■ Exercise description
Begin at the line that contains "Continue the FreeCAD", stop after the line that contains "at(outer, 1, -1), at(outer, 0.5, 0), at(outer, 0, 1)]", and reproduce only that span, unaltered.

■ Listed entries
>>>>
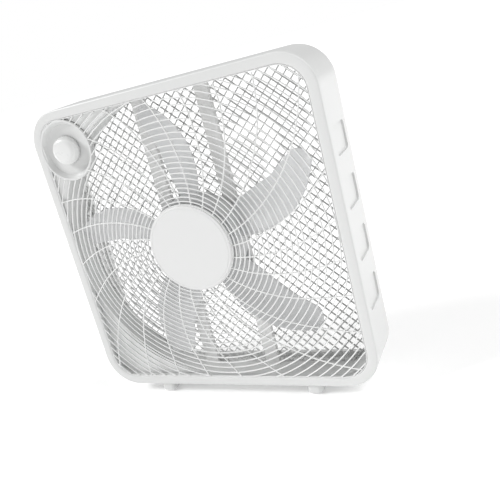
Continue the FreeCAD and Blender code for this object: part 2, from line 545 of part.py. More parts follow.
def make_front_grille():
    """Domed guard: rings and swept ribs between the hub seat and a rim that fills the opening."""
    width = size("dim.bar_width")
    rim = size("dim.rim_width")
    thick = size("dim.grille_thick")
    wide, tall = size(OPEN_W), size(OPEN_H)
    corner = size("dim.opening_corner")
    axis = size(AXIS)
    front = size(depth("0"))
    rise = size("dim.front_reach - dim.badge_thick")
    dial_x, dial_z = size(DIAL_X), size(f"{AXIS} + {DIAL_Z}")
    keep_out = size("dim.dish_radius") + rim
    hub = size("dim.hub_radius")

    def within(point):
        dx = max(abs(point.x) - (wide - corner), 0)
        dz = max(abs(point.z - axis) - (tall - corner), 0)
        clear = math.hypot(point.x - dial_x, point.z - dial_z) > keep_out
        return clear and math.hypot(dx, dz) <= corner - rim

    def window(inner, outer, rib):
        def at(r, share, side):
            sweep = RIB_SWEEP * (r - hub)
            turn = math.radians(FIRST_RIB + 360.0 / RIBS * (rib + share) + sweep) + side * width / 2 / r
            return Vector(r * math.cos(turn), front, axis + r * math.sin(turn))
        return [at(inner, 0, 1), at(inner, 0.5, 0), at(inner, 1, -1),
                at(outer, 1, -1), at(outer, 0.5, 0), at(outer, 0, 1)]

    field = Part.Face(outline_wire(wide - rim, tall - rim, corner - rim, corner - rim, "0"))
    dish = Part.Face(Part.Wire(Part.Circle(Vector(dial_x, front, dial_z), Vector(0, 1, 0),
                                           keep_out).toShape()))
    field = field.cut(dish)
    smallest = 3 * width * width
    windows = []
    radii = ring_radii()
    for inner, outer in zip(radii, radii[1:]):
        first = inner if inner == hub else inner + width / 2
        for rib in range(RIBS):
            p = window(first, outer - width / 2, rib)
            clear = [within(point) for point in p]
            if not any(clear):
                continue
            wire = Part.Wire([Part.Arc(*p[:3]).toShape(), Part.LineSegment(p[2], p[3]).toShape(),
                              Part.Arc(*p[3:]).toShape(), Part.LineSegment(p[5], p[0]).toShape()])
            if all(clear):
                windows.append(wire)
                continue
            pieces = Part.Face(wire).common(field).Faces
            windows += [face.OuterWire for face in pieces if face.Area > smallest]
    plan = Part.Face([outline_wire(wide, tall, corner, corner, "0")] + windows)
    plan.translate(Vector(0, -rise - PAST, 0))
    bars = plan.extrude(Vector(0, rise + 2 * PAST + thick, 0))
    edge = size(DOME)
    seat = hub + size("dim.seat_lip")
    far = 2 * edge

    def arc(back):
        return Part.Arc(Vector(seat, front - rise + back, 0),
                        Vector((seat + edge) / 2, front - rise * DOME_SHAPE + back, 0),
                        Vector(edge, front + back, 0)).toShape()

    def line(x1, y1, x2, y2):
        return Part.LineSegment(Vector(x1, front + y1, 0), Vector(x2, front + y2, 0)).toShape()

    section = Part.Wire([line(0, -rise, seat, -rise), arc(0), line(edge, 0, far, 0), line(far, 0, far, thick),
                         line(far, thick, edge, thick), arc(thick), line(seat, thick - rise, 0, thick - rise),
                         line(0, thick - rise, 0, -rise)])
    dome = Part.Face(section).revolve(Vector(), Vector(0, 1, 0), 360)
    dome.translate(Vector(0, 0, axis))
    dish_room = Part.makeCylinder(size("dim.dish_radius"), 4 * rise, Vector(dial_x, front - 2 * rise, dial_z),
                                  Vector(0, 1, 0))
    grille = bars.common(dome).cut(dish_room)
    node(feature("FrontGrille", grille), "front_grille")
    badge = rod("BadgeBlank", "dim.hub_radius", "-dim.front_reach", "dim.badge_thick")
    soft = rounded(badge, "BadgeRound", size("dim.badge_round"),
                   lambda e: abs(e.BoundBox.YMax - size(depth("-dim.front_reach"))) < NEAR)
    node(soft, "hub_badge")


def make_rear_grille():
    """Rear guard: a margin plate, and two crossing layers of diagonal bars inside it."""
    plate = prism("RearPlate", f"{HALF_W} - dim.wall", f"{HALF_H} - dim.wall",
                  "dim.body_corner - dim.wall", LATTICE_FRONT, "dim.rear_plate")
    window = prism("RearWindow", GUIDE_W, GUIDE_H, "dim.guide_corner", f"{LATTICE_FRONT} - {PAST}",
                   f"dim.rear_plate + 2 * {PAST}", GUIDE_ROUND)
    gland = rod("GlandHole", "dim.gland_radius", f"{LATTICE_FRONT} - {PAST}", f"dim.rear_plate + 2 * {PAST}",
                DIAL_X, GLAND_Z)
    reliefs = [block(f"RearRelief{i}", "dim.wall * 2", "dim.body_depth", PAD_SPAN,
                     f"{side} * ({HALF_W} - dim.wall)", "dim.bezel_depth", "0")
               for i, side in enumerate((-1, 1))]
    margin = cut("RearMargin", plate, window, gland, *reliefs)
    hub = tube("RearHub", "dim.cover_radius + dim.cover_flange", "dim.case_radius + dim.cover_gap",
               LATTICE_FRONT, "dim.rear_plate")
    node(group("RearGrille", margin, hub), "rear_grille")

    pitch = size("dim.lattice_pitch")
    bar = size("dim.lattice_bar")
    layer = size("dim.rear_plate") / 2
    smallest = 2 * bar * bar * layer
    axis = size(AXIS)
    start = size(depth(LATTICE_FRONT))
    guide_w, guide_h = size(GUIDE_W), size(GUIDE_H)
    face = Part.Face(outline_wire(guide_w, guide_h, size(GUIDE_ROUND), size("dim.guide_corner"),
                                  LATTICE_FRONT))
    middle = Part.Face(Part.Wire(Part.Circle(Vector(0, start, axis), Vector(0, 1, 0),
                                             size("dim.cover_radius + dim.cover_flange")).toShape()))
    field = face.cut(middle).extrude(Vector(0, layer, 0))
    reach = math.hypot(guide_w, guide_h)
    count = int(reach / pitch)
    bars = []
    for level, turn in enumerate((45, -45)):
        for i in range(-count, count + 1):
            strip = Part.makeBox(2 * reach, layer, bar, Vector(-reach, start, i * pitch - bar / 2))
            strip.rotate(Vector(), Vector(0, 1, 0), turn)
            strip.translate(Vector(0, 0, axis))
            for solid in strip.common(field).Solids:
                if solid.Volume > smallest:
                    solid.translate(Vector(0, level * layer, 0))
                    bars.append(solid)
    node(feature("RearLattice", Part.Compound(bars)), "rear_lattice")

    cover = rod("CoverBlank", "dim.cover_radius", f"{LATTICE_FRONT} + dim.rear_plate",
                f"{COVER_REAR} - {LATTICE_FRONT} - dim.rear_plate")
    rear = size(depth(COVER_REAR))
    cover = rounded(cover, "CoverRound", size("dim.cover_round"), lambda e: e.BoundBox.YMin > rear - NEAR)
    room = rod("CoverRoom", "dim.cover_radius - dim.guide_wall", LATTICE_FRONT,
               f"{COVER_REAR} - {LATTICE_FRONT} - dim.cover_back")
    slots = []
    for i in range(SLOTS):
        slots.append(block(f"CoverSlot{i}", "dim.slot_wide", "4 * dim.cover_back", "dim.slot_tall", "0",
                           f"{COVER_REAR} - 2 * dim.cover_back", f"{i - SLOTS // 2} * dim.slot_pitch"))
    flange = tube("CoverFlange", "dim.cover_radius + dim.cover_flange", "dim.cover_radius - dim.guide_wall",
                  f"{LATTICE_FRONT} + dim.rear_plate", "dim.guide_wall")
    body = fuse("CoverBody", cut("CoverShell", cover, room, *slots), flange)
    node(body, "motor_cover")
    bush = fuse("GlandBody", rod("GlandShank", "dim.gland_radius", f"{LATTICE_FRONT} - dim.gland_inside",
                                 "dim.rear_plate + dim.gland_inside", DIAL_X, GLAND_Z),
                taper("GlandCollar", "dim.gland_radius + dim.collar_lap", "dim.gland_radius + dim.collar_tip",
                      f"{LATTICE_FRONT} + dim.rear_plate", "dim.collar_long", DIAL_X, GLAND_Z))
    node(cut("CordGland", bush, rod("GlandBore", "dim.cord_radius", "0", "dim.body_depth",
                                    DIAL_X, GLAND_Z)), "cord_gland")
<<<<
>>>>
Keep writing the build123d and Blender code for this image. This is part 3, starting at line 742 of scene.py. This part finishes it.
<<<<
■ Response
Continue the FreeCAD and Blender code for this object: part 2, from line 545 of part.py. More parts follow.
def make_front_grille():
    """Domed guard: rings and swept ribs between the hub seat and a rim that fills the opening."""
    width = size("dim.bar_width")
    rim = size("dim.rim_width")
    thick = size("dim.grille_thick")
    wide, tall = size(OPEN_W), size(OPEN_H)
    corner = size("dim.opening_corner")
    axis = size(AXIS)
    front = size(depth("0"))
    rise = size("dim.front_reach - dim.badge_thick")
    dial_x, dial_z = size(DIAL_X), size(f"{AXIS} + {DIAL_Z}")
    keep_out = size("dim.dish_radius") + rim
    hub = size("dim.hub_radius")

    def within(point):
        dx = max(abs(point.x) - (wide - corner), 0)
        dz = max(abs(point.z - axis) - (tall - corner), 0)
        clear = math.hypot(point.x - dial_x, point.z - dial_z) > keep_out
        return clear and math.hypot(dx, dz) <= corner - rim

    def window(inner, outer, rib):
        def at(r, share, side):
            sweep = RIB_SWEEP * (r - hub)
            turn = math.radians(FIRST_RIB + 360.0 / RIBS * (rib + share) + sweep) + side * width / 2 / r
            return Vector(r * math.cos(turn), front, axis + r * math.sin(turn))
        return [at(inner, 0, 1), at(inner, 0.5, 0), at(inner, 1, -1),
                at(outer, 1, -1), at(outer, 0.5, 0), at(outer, 0, 1)]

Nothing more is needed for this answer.